De nombreux soutiens parmi la poignée de milliardaires qui détiennent les médias

Le consensus médiatique est tel que même François Fillon et Marine Le Pen, qui n’ont pourtant rien à jalouser à leur concurrent en matière de surmédiatisation, commencent à s’inquiéter. La candidate d’extrême droite, qui doit elle aussi beaucoup à certains grands médias pour avoir crédibilisé sa « dédiabolisation » de façade, s’en donne à cœur joie, sur le refrain du complot médiatique. Une aubaine pour Macron.
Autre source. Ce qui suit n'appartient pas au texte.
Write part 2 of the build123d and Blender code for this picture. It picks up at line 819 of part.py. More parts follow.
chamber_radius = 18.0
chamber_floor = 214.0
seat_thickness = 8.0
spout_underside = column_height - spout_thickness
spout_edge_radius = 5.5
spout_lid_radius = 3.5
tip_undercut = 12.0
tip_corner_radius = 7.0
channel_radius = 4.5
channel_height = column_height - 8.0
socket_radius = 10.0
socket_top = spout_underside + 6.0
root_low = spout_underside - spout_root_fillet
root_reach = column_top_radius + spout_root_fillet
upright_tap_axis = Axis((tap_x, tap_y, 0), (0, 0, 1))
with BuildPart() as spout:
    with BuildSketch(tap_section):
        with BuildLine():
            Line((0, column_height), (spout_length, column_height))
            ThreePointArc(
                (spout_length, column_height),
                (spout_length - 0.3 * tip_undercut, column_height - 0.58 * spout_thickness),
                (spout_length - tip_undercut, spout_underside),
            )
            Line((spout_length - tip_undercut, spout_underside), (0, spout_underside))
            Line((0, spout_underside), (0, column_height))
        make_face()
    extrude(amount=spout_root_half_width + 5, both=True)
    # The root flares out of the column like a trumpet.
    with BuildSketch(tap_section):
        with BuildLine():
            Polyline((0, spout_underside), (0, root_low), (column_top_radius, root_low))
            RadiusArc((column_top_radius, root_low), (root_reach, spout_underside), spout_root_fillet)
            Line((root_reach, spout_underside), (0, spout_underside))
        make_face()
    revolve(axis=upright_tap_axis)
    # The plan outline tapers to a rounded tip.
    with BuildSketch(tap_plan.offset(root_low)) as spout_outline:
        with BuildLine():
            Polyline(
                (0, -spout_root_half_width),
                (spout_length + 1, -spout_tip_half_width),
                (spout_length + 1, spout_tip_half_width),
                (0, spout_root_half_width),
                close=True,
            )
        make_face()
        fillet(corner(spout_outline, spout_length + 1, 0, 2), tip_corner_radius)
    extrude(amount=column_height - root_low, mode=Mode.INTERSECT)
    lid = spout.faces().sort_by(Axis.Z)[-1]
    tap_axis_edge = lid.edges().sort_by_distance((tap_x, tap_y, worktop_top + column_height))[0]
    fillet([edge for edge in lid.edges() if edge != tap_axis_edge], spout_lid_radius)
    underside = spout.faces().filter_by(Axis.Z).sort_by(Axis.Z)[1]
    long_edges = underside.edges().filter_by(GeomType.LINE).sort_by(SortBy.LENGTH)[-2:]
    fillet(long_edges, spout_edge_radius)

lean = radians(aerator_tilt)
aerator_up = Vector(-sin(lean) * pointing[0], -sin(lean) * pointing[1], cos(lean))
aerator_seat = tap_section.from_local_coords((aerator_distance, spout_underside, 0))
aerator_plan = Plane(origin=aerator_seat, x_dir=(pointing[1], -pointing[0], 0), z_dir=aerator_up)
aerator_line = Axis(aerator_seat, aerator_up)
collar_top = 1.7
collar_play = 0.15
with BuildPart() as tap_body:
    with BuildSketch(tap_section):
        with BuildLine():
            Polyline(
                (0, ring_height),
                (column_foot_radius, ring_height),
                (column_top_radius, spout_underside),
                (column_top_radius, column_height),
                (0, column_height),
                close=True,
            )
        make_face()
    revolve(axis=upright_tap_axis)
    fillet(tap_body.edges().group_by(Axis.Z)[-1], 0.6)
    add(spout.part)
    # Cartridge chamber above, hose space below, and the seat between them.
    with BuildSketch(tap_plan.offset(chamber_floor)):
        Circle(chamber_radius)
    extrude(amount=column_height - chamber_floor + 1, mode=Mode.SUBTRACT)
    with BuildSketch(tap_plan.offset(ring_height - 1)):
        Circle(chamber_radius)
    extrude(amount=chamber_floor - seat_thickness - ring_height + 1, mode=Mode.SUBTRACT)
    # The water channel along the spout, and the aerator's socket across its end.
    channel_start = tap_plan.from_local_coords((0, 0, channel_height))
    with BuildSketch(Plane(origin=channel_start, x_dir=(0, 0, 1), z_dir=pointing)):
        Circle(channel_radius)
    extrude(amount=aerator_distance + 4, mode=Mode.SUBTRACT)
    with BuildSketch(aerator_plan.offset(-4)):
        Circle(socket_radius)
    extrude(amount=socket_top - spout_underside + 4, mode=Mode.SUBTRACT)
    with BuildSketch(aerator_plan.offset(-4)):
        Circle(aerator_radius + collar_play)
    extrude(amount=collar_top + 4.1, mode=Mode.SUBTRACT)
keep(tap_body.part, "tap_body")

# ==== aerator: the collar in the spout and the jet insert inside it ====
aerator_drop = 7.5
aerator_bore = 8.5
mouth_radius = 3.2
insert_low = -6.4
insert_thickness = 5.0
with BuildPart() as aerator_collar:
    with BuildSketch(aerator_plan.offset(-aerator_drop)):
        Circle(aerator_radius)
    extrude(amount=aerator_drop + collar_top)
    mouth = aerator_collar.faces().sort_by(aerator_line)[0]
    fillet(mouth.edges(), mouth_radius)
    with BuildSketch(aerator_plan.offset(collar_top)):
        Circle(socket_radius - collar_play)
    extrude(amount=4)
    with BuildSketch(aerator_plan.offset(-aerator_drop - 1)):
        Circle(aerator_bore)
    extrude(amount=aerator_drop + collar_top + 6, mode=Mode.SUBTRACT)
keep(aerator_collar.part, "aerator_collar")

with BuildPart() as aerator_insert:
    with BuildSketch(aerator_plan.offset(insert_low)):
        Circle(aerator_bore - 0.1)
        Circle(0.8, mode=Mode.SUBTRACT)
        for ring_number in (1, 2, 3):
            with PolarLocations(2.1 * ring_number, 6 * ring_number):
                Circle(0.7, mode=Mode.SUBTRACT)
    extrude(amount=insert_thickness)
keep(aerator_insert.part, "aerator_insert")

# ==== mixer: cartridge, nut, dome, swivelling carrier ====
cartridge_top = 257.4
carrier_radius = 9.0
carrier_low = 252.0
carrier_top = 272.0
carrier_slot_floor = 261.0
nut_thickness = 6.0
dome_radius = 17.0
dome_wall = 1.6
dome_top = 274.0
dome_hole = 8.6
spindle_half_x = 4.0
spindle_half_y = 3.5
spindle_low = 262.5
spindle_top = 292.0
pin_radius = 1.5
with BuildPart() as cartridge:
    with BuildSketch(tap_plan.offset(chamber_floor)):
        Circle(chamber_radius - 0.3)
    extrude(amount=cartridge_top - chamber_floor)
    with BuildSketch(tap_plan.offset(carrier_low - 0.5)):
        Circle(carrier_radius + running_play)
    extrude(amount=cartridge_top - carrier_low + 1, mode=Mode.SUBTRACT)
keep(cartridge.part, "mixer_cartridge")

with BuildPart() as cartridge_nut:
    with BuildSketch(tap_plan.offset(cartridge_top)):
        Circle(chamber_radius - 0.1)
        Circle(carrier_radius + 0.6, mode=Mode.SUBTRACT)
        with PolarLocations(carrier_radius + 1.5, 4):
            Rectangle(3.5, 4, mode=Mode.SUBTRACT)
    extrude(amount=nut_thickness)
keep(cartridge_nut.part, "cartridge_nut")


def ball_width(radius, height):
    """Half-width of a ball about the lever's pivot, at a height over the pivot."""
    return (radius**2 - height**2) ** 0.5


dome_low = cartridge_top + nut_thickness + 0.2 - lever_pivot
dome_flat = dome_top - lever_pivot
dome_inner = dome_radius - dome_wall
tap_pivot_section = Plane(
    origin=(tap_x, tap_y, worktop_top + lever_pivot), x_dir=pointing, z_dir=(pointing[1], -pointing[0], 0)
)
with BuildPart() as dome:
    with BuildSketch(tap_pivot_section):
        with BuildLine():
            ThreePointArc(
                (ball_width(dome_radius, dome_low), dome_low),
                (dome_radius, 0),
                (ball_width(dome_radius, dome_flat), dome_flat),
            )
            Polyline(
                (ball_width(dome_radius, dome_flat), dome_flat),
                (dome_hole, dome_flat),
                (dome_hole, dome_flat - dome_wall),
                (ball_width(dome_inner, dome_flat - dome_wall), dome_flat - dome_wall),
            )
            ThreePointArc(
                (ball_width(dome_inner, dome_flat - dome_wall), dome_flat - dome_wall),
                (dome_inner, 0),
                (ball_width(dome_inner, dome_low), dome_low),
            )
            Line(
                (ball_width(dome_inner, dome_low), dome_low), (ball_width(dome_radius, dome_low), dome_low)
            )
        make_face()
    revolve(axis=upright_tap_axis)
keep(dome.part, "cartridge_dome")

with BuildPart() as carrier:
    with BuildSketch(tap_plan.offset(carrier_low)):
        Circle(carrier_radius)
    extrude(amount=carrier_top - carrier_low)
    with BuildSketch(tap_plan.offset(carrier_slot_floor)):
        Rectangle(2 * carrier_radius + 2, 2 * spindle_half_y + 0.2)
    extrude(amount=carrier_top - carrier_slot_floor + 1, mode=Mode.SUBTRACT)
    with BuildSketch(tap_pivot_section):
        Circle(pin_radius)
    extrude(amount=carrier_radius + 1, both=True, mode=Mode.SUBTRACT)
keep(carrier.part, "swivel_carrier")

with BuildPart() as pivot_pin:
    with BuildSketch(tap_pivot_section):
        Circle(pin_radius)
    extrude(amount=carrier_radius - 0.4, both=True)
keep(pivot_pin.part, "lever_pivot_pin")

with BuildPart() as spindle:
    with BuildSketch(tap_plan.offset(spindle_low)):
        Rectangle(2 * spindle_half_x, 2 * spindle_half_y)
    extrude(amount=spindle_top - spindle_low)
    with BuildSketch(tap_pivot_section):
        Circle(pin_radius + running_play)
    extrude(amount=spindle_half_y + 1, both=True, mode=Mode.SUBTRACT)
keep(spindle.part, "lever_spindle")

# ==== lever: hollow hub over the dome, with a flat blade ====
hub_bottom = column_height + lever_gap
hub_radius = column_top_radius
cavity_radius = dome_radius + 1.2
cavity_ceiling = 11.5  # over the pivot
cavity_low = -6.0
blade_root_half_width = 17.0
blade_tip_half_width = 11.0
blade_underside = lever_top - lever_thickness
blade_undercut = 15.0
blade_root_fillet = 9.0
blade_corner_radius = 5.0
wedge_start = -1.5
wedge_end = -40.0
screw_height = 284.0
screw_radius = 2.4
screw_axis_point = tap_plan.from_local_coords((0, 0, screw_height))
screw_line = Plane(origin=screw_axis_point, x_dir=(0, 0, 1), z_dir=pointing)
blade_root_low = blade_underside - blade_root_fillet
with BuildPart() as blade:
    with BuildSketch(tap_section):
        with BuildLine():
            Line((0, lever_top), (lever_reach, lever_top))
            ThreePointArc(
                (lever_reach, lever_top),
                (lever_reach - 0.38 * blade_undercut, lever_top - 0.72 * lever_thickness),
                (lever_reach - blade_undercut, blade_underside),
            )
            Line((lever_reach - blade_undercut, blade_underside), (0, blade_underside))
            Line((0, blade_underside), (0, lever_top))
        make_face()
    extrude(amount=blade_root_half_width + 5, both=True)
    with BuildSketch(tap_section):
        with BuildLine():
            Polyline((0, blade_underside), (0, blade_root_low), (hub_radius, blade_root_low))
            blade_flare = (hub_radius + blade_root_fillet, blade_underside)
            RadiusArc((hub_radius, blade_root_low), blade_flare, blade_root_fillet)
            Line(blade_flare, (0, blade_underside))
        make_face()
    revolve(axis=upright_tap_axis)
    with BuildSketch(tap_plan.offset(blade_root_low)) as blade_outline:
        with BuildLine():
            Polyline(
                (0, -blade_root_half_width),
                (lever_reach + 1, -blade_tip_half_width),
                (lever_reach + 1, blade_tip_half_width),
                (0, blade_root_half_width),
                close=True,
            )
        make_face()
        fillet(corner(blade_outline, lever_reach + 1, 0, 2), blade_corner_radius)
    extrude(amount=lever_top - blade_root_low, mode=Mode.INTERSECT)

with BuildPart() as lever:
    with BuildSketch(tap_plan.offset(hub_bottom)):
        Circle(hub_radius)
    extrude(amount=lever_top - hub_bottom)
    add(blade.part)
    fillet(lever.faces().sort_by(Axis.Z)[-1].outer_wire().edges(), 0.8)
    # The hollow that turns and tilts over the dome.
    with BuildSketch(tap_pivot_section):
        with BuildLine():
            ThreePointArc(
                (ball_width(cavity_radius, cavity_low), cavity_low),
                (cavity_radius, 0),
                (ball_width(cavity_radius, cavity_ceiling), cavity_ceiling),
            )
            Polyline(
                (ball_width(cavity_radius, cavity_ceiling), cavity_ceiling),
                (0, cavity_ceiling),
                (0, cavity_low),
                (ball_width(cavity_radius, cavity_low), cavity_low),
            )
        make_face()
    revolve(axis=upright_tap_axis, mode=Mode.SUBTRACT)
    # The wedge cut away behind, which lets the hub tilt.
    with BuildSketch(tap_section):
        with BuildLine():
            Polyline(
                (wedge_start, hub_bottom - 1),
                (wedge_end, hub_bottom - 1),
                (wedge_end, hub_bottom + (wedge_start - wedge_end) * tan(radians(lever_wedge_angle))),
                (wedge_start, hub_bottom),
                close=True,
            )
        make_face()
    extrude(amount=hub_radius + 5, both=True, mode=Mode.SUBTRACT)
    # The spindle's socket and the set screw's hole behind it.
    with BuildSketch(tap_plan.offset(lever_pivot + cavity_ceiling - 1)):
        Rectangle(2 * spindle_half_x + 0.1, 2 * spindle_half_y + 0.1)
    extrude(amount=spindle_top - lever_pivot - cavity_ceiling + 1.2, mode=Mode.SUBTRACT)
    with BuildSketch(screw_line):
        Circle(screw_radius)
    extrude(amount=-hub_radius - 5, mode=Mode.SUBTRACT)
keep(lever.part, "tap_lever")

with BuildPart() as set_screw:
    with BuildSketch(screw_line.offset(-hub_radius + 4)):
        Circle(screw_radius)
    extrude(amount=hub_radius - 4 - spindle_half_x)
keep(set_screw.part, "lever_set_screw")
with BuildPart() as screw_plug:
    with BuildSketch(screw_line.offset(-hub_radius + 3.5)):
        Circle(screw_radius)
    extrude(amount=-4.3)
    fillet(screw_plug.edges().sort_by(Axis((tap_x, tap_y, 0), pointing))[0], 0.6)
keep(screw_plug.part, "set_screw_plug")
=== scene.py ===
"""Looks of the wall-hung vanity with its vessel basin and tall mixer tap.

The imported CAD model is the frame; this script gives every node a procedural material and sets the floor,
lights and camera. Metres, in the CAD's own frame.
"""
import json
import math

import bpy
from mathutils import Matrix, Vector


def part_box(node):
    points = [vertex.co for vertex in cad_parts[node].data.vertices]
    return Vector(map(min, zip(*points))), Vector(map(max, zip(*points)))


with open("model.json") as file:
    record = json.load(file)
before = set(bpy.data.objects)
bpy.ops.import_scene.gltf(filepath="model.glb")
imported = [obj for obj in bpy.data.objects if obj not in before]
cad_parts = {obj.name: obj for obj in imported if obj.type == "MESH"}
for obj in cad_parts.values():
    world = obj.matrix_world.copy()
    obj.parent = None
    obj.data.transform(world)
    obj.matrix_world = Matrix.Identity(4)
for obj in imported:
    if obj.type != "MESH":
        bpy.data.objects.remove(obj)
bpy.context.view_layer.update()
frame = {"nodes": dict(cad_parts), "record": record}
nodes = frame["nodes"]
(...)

Car, quiconque, désormais, s’interrogera sur ses liens avec les grands patrons de presse sera accusé de complicité avec les délires du FN. Mais les faits sont têtus. Parmi la poignée de milliardaires qui détiennent désormais la quasi-totalité des médias français, nombreux sont ceux qui ont déclaré leur flamme au candidat d’En marche ! « J’apporte mon soutien sans la moindre restriction à Emmanuel Macron », a twitté Pierre Bergé, l’un des actionnaires du Monde, le soir de la primaire socialiste. « J’aime bien Emmanuel pour son côté volontariste et libéral », affirmait Xavier Niel dans une interview à Society en mai. L’Obs, un des titres phares de son groupe, a consacré pas moins de huit unes, en quelques mois, au candidat d’En marche ! Mais le bourrage de crâne médiatique et les scénarios politiques prémâchés ne font pas une victoire électorale. L’année 2016, des deux côtés de l’Atlantique, en a fait l’amère expérience.

(1) Auteur de Sociologie de la communication politique, La Découverte, et de la Politique sur un plateau, PUF.